Metro, Politics, Newton

Newton city council committee debates building height

Attendees at a Newton City Council Zoning and Planning Committee meeting on Feb. 28 discussed a citizens’ petition that would limit the height of businesses and residential buildings in the city.

The petition calls on the city to limit non-residential buildings to two floors and residential buildings to no more than three and a half stories. It would replace section 4.1 of the current zoning ordinances, which allows buildings to be greater than four stories as long developers apply for and receive permits with the city. 

Peter Harrington, a local lawyer who submitted the 60-signature petition, said that a Newtonville Area Council survey informed his preparation for the presentation.

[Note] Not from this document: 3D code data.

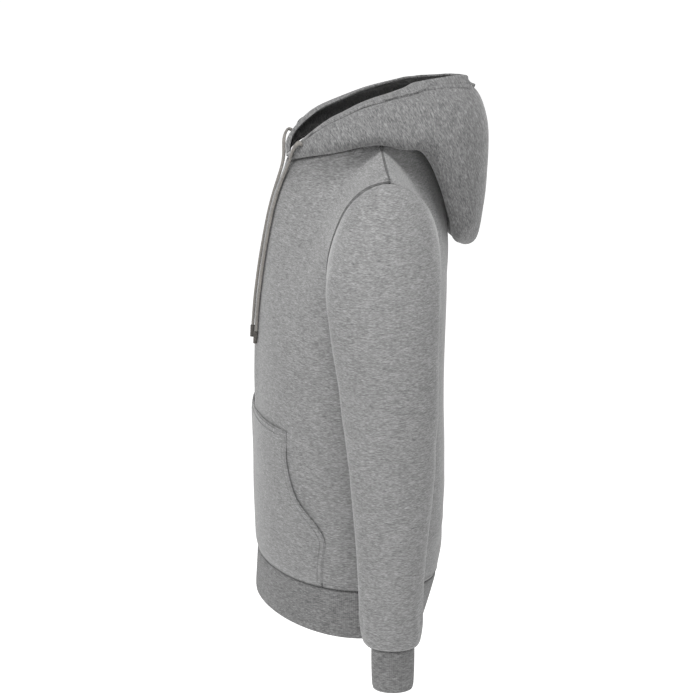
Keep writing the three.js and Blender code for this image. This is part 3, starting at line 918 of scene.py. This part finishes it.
# %% Rib bands
def lay_round(piece, centre):
    """Maps the distance round the band to u and the height to v, in metres."""
    mesh = piece.data
    middle = Vector((*centre, 0))
    turns = [math.atan2(v.co.y - middle.y, v.co.x - middle.x) for v in mesh.vertices]
    low = min(vertex.co.z for vertex in mesh.vertices)
    ring = sorted(
        (turn, vertex.co.copy()) for turn, vertex in zip(turns, mesh.vertices) if vertex.co.z < low + 0.025
    )
    bins = 720
    radii = [0.0] * bins
    counts = [0] * bins
    for turn, point in ring:
        slot = int((turn + math.pi) / (2 * math.pi) * bins) % bins
        radii[slot] += math.hypot(point.x - middle.x, point.y - middle.y)
        counts[slot] += 1
    last = next(radii[k] / counts[k] for k in range(bins) if counts[k])
    lengths = [0.0]
    for k in range(bins):
        last = radii[k] / counts[k] if counts[k] else last
        lengths.append(lengths[-1] + last * 2 * math.pi / bins)
    whole = lengths[-1]

    def length_at(turn):
        place = (turn + math.pi) / (2 * math.pi) * bins
        k = min(int(place), bins - 1)
        return lengths[k] + (lengths[k + 1] - lengths[k]) * (place - k)

    layer = mesh.uv_layers.new(name="round_the_band")
    for face in mesh.polygons:
        values = [length_at(turns[i]) for i in face.vertices]
        wraps = max(values) - min(values) > whole / 2
        for loop, i, value in zip(face.loop_indices, face.vertices, values):
            along = value + whole if wraps and value < whole / 2 else value
            layer.data[loop].uv = (along, mesh.vertices[i].co.z)


SEAM_ALLOWANCE = 0.0016
TUCK_WIDTH = 0.004
BAND_TILT = 0.04
RIB_DIP = 0.0009


def tuck_under(piece):
    """The rib's upper edge goes up into the seam, under the edge of the cloth above."""
    top = max(vertex.co.z for vertex in piece.data.vertices)
    edge = tree_of([p for p in border_points(piece.data) if p.z > top - BAND_TILT])
    for vertex in piece.data.vertices:
        near = edge.find(vertex.co)[2]
        vertex.co.z += SEAM_ALLOWANCE * math.exp(-((near / TUCK_WIDTH) ** 2))
    piece.data.update()


def make_rib(node_name, name, seen_from, toward, centre, levels):
    piece = refined(linked(name, outer_sheet(node_name, seen_from, toward)), levels)
    tuck_under(piece)
    heights = [vertex.co.z for vertex in piece.data.vertices]
    middle = sum(heights) / len(heights) * 1000
    dip_seams(piece, RIB_DIP, free=lambda point: point.z < middle)
    lay_round(piece, centre)
    area = area_of(piece.data)
    sheet = piece.data.copy()
    walled(piece, RIB)
    finished(piece, rib_knit_painted_darker, node_name)
    print(name, "cut area:", round(area, 4))
    return piece, sheet, area


hem = make_rib("hem_band", "hem_rib", (0, -1, -0.66), (0, 0, -0.66), (0, -0.05), 3)
for side, sign in (("left", 1), ("right", -1)):
    make_rib(
        f"cuff_{side}", f"cuff_rib_{side}", (sign, -0.027, -0.705), (sign * 0.27, -0.027, -0.705),
        (sign * 0.27, -0.027), 4,
    )

# %% [markdown]
# Topstitching is two rows of short stitches, six millimetres apart, that hold the seam allowance
# down. One stitch is modelled, and set again and again along a line that keeps its distance to the
# seam. Each stitch sinks a little into the cloth.

# %% Rows of stitches
STITCH_LENGTH = 0.0031
STITCH_STEP = 0.0042
STITCH_WIDTH = 0.00085
STITCH_HEIGHT = 0.0007
STITCH_LIFT = 0.0001


def one_stitch():
    shape = bmesh.new()
    bmesh.ops.create_uvsphere(shape, u_segments=6, v_segments=4, radius=0.5)
    return mesh_from(shape, "one_stitch")


def border_runs(sheet, chosen):
    """Runs of border points that pass the test, each with its normal and the way in."""
    shape = bmesh.new()
    shape.from_mesh(sheet)
    shape.normal_update()
    runs = []
    waiting = {edge for edge in shape.edges if edge.is_boundary}
    while waiting:
        start = waiting.pop()
        loop = [start.verts[0], start.verts[1]]
        while True:
            ahead = [e for e in loop[-1].link_edges if e in waiting]
            if not ahead:
                break
            waiting.discard(ahead[0])
            loop.append(ahead[0].other_vert(loop[-1]))
        backward = True
        while backward:
            ahead = [e for e in loop[0].link_edges if e in waiting]
            backward = bool(ahead)
            if ahead:
                waiting.discard(ahead[0])
                loop.insert(0, ahead[0].other_vert(loop[0]))
        marks = [chosen(vertex.co * 1000) for vertex in loop]
        first = next((k for k, mark in enumerate(marks) if not mark), 0)
        order = loop[first:] + loop[:first] if not all(marks) else loop
        run = []
        for vertex in order:
            if chosen(vertex.co * 1000):
                inner = [e.other_vert(vertex).co for e in vertex.link_edges if not e.is_boundary]
                inward = sum(((p - vertex.co).normalized() for p in inner), Vector())
                run.append((vertex.co.copy(), inward))
            elif len(run) > 3:
                runs.append(run)
                run = []
            else:
                run = []
        if len(run) > 3:
            runs.append(run)
    shape.free()
    return runs


def stitch_rows(shape, sheet, chosen, offsets, stitch):
    """Adds rows of stitches to a bmesh, at given distances from a seam."""
    surface_mesh = bmesh.new()
    surface_mesh.from_mesh(sheet)
    surface = BVHTree.FromBMesh(surface_mesh)
    surface_mesh.free()
    count = 0
    for run in border_runs(sheet, chosen):
        lengths = [0.0]
        for (a, _), (b, _) in zip(run, run[1:]):
            lengths.append(lengths[-1] + (b - a).length)
        for offset in offsets:
            at = 0
            steps = int(lengths[-1] / STITCH_STEP)
            for k in range(steps):
                target = (k + 0.5) * STITCH_STEP
                while at < len(run) - 2 and lengths[at + 1] < target:
                    at += 1
                share = (target - lengths[at]) / max(lengths[at + 1] - lengths[at], 1e-9)
                (a, into_a), (b, into_b) = run[at], run[at + 1]
                along = (b - a).normalized()
                inward = into_a.lerp(into_b, share)
                inward = (inward - along * inward.dot(along)).normalized()
                point, normal, _, _ = surface.find_nearest(a.lerp(b, share) + inward * offset)
                side = normal.cross(along).normalized()
                along = side.cross(normal)
                start = len(shape.verts)
                shape.from_mesh(stitch)
                shape.verts.ensure_lookup_table()
                for vertex in shape.verts[start:]:
                    x, y, z = vertex.co
                    vertex.co = (
                        point + along * x * STITCH_LENGTH + side * y * STITCH_WIDTH
                        + normal * (z * STITCH_HEIGHT + STITCH_LIFT)
                    )
                count += 1
    return count


def sewn(name, rows):
    """One object of stitches for a garment piece. Each row is a sheet, a test and the offsets."""
    stitch = one_stitch()
    shape = bmesh.new()
    count = sum(stitch_rows(shape, sheet, chosen, offsets, stitch) for sheet, chosen, offsets in rows)
    print(name, "stitches:", count)
    return finished(linked(name, mesh_from(shape, name)), seam_thread)


# %% Topstitching of each piece
sewn("front_topstitching", [(front_sheet, body_topstitching, NEEDLE_LINES)])
sewn("back_topstitching", [(back_sheet, body_topstitching, NEEDLE_LINES)])
sewn("pocket_topstitching", [(pocket_sheet, on_pocket_edge, NEEDLE_LINES)])
sewn("sleeve_topstitching", [
    (sleeves["left"][1], at_wrist, NEEDLE_LINES),
    (sleeves["right"][1], at_wrist, NEEDLE_LINES),
])

# %% [markdown]
# The cut areas of the body panels, sleeves, pocket and rib bands are measured on their sheets and
# printed. The sizes are measured on the solids, apart from the sleeves' length and the hood
# halves, which are estimates.


# %% [markdown]
# A plain pale floor and large soft lights, as in a product studio.

# %% Floor and lights
FLOOR_Z = -1.15
FLOOR_SIZE = 60

shape = bmesh.new()
bmesh.ops.create_grid(shape, x_segments=1, y_segments=1, size=FLOOR_SIZE)
bmesh.ops.translate(shape, verts=shape.verts, vec=(0, 0, FLOOR_Z))
floor = linked("floor", mesh_from(shape, "floor"))
floor_paint, floor_tree, floor_shader = new_material("pale_floor", 0.9, 0.0)
floor_shader.inputs["Base Color"].default_value = linear("#c0c0c0")
floor_shader.inputs["Emission Color"].default_value = linear("#ffffff")
floor_shader.inputs["Emission Strength"].default_value = 0.95
floor.data.materials.append(floor_paint)

world = bpy.data.worlds.new("studio")
world.use_nodes = True
world.node_tree.nodes["Background"].inputs["Color"].default_value = (1, 1, 1, 1)
world.node_tree.nodes["Background"].inputs["Strength"].default_value = 0.2
bpy.context.scene.world = world
bpy.context.scene.view_settings.view_transform = "Standard"


def soft_light(name, place, aim, size, watts):
    data = bpy.data.lights.new(name, "AREA")
    data.shape = "SQUARE"
    data.size = size
    data.energy = watts
    light = bpy.data.objects.new(name, data)
    light.location = place
    light.rotation_euler = (Vector(aim) - Vector(place)).to_track_quat("-Z", "Y").to_euler()
    bpy.context.scene.collection.objects.link(light)
    return light


soft_light("key", (2.7, -2.6, 1.9), (0.1, -0.05, -0.3), 2.0, 62)
soft_light("top", (0.9, -0.1, 2.7), (0, -0.05, -0.1), 1.4, 84)
soft_light("side", (3.4, -0.8, 1.0), (0, -0.05, -0.1), 1.4, 26)
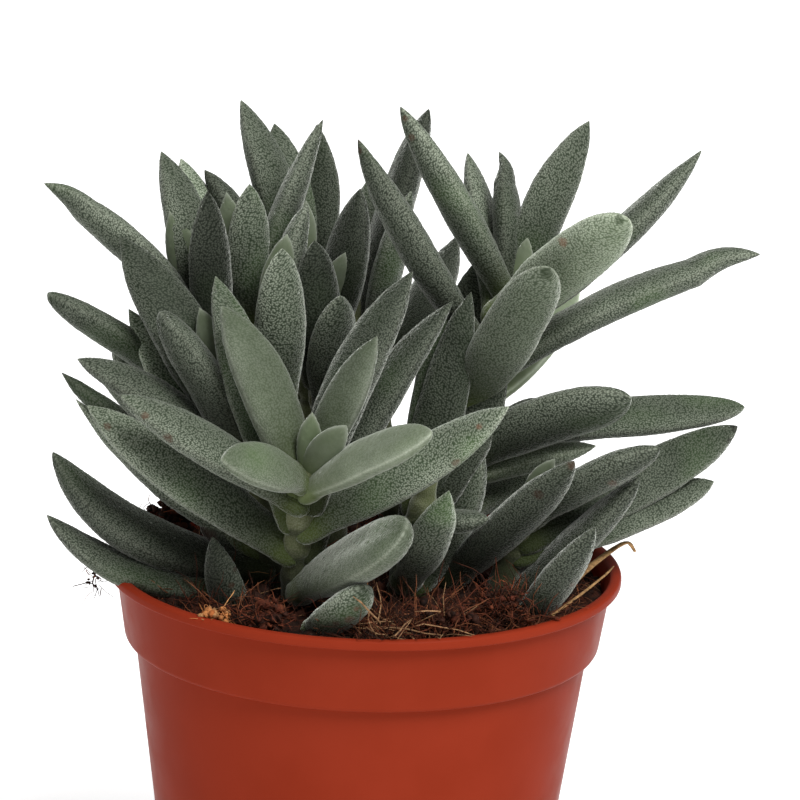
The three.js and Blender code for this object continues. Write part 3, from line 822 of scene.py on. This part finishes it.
def stem_surface(path, nodes, seed):
    """A stem's points, faces, tint, down and places on the skin: circles on a smoothed line, which
    swell into a collar at the nodes, where leaves clasp it, with painted shade just below. Painted
    shade also darkens the stems towards the soil."""
    knots = np.array(path, float)
    low, high = knots[0, 2] - STEM_ROOT, knots[-1, 2]
    z = np.linspace(low, high, int((high - low) / STEM_STEP))
    centre = np.stack(smoothed(knots, z), -1)
    collar = humps(z, nodes, COLLAR_REACH)
    end = np.sqrt(np.clip((high - z) / TIP_ROUNDING, 0.02, 1))
    radius = (stem_radius(path, z) + COLLAR * collar) * end
    angle = angles(STEM_SIDES)
    points = np.empty((len(z), STEM_SIDES, 3))
    points[..., :2] = centre[:, None] + radius[:, None, None] * circle(angle)
    points[..., 2] = z[:, None]
    bumps = layered_noise(points, STEM_BUMPS, seed) * end[:, None]
    points[..., :2] += circle(angle) * bumps[..., None]

    # painted shade just below each collar and on the stem towards the soil
    crease_shade = humps(z, [node - CREASE_DROP for node in nodes], CREASE_REACH)
    shade = 0.7 * crease_shade + smoothstep(LIGHT_ABOVE, DARK_BELOW, z - SOIL_TOP)
    shade = np.clip(shade, 0, 1)[:, None]
    tint = blend(STEM_TINT, STEM_SHADE, shade[..., None])
    tint = tint * (1 + 0.2 * lattice_noise(points, 2, seed + 2))[..., None]
    down = 0.6 + 0.15 * collar[:, None] + 0.25 * lattice_noise(points, 1.5, seed + 3)
    down = down * (1 - 0.75 * shade)
    skin = skin_places(z[:, None], STEM_RADIUS * (np.pi - np.abs(angle - np.pi)))
    return (
        listed(points, [[*centre[0], z[0] - 0.2], [*centre[-1], z[-1] + 0.1]]),
        closed_tube(len(z), STEM_SIDES),
        listed(tint, tint[[0, -1], 0]),
        np.concatenate([down.ravel(), STEM_END_DOWN]),
        listed(skin, skin[[0, -1], 0]),
    )


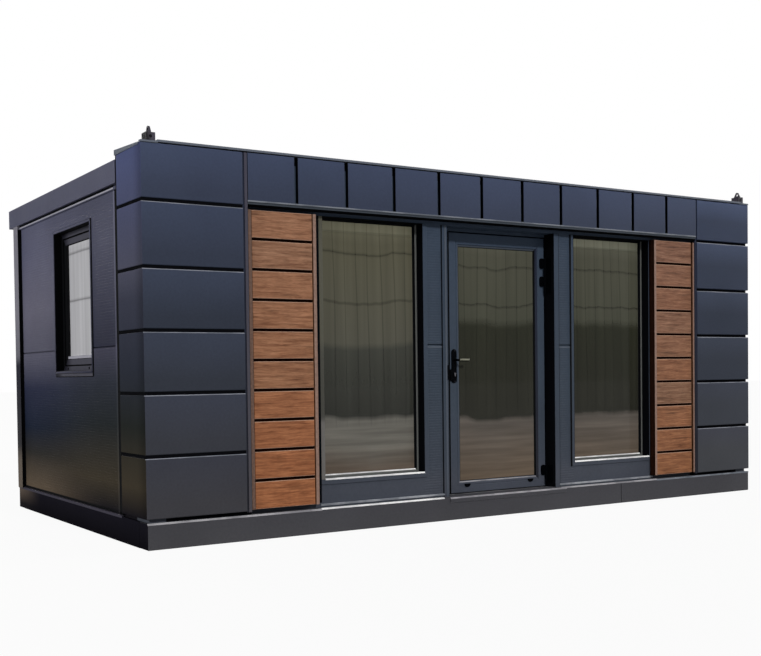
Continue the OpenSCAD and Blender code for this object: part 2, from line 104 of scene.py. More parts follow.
LEFT_X, RIGHT_X = BOX["cassettes_left"][0].x, BOX["cassettes_right"][1].x
FRONT_Y = BOX["cassettes_left"][0].y
RETURN_Y = BOX["cassettes_left"][1].y
WALL_Y, ROOM_Y = BOX["front_piers"][0].y, BOX["front_piers"][1].y
WALL_X, ROOM_X = BOX["left_wall_lower"][0].x, BOX["left_wall_lower"][1].x
POST_Y = BOX["rear_posts"][0].y
REAR_IN = BOX["rear_wall_lower"][0].y
BASE_Z = BOX["rear_posts"][0].z
JOINT_Z = BOX["left_wall_lower"][1].z
WALL_TOP = BOX["left_wall_upper"][1].z
LINTEL_Z = BOX["front_piers"][1].z
PIERS = islands("front_piers")
PANES = islands("window_glass")
SIDE_PANES, FRONT_PANES = (PANES[0], PANES[3]), (PANES[1], PANES[2])
SHADE_Z = FRONT_PANES[0][1].z - 60 * MM  # the lintel's shadow on the front panes ends here
FRAME_W = 26 * MM  # width of a front window's frame inside its opening
FLANGE, FLANGE_T = 37 * MM, 6 * MM  # how far its flange laps the wall, and how thick it is
LEAF = BOX["door_leaf"]
DOOR_GLASS = BOX["door_glass"]
DOOR_FRAME = BOX["door_frame"]
PANELS = [(low, high) for low, high in islands("timber_frames") if high.x - low.x > 300 * MM]
ROOF = BOX["roof_panel"]
HEADER = BOX["cassettes_header"]
COURSES = sorted((low.z, high.z) for low, high in islands("cassettes_left"))


# ---------------------------------------------------------------- colours and materials
TOP_Z = 2.7  # height that the tone drifts are stretched over


def srgb(r, g, b):
    """A colour as it looks on screen, 0 to 255, as linear numbers."""
    def lin(c):
        c /= 255
        return c / 12.92 if c <= 0.04045 else ((c + 0.055) / 1.055) ** 2.4
    return (lin(r), lin(g), lin(b))


class Graph:
    """A node tree, with short ways to add to it."""

    def __init__(self, tree):
        self.nodes, self.links = tree.nodes, tree.links

    def fill(self, node, inputs):
        """Gives a node its inputs: each is a value or another node's output."""
        for key, value in inputs.items():
            if isinstance(value, bpy.types.NodeSocket):
                self.links.new(value, node.inputs[key])
            else:
                node.inputs[key].default_value = value

    def node(self, kind, inputs, output=0, **settings):
        node = self.nodes.new("ShaderNode" + kind)
        for key, value in settings.items():
            setattr(node, key, value)
        self.fill(node, inputs)
        return node.outputs[output]

    def math(self, operation, one, two):
        return self.node("Math", {0: one, 1: two}, operation=operation)

    def span(self, source, low, high, start=0.0, end=1.0, **settings):
        """A value that goes from low to high as the source goes from start to end."""
        return self.node("MapRange", {"Value": source, "From Min": start, "From Max": end,
                                      "To Min": low, "To Max": high}, **settings)

    def noise(self, place, scale, detail=4, stretch=None):
        if stretch:
            place = self.node("Mapping", {"Vector": place, "Scale": stretch})
        return self.node("TexNoise", {"Vector": place, "Scale": scale, "Detail": detail}, "Fac")

    def axis(self, place, name):
        return self.node("SeparateXYZ", {0: place}, name)

    def added(self, one, two):
        return self.node("VectorMath", {0: one, 1: two}, operation="ADD")

    def tinted(self, colour, tint):
        return self.node("VectorMath", {0: colour, 1: tint}, operation="MULTIPLY")

    def scaled(self, colour, *factors):
        for factor in factors:
            colour = self.node("VectorMath", {0: colour, "Scale": factor}, operation="SCALE")
        return colour

    def ramp(self, factor, stops):
        node = self.nodes.new("ShaderNodeValToRGB")
        elements = node.color_ramp.elements
        while len(elements) < len(stops):
            elements.new(0.5)
        for element, (place, colour) in zip(elements, stops):
            element.position = place
            element.color = (*colour, 1)
        self.links.new(factor, node.inputs[0])
        return node.outputs["Color"]

    def by_height(self, place, stops):
        """A colour that changes with height; stops are (height in metres, linear colour)."""
        return self.ramp(self.span(self.axis(place, "Z"), 0, 1, 0, TOP_Z),
                         [(z / TOP_Z, colour) for z, colour in stops])

    def by_depth(self, place, low, high, start, end):
        """A smooth value from low to high, start and end metres behind the front of the unit."""
        return self.span(self.axis(place, "Y"), low, high, FRONT_Y + start, FRONT_Y + end,
                         interpolation_type="SMOOTHSTEP")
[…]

“The survey showed that [of] the 1800 respondents that answered the question of [building] height preference, 57 percent wanted three-story buildings,” Harrington said. “Another 25 percent would accept four [stories], so the big issue that I see with respect to village zoning is massing and building height.”

But Sean Roche, a Newton resident, said that the petition is not worth the committee’s time. 

“[Zoning and Planning committee members] have much better things to do with the limited time they have, and as a fellow citizen, it is kind of insulting that 60 or so people thought this [petition] was worth tying up Zoning and Planning,” Roche said during the hearing. 

Massachusetts Governor Charlie Baker signed an amendment to the Massachusetts zoning laws in January of 2021 that mandates MBTA communities—municipalities that host MBTA services—to provide space for multi-family housing units. Newton, as a designated MBTA community, must provide at least one area of multi-family housing in the city or risk a loss of funding from the commonwealth.

Around the same time, the City of Newton began the first phase of its village center zoning redesign, which primarily sought to engage the community’s opinions and conduct research about new zoning, according to a phase one report that the Zoning and Planning Committee released in October.

Currently, the village center redesign is in the scenario stage—the second of three stages—which analyzes the various scenarios for redesigning in the village centers of Newton, according to the committee’s agenda.

The third phase is set to begin in July and will  implement the zoning changes on building and construction in the city based on the research conducted in stage two, according to the committee’s timeline.

Harrington said in his petition that his plan balances an endorsement of affordable housing with the maintenance of the appearance of the village centers in the city. 

“This proposal is intended to protect the visual character of our villages, encourage responsible village redevelopment, and [meet] new state requirements for multi-family residences,” Harrington wrote in a memo accompanying the petition.

Harrington continued to voice his concerns during the public hearing portion of the meeting. He called for more buildings with pitched, downward-sloping roofs in order to preserve the look of a historic New England town. He said that developers should not always focus on constructing large buildings.

Several residents spoke against the petition.

Dan Powdermaker, a member of a building professionals group that analyzed Harrington’s zoning plans, praised the proposal’s focus on concerns of building scale, and recognition of multi-family units by right.

Later in his comments, Powdermaker noted some limitations of the proposal, namely the financial feasibility of redeveloping smaller buildings into residential units and the concern that the plan may not meet certain MBTA community standards.

Harrington said the city council should vote to adopt his petition and implement his proposed zoning ordinances.        

“I think that it’s an important decision to make in that once [the council makes] the decision about that, everything else will flow along pretty easily,” he said.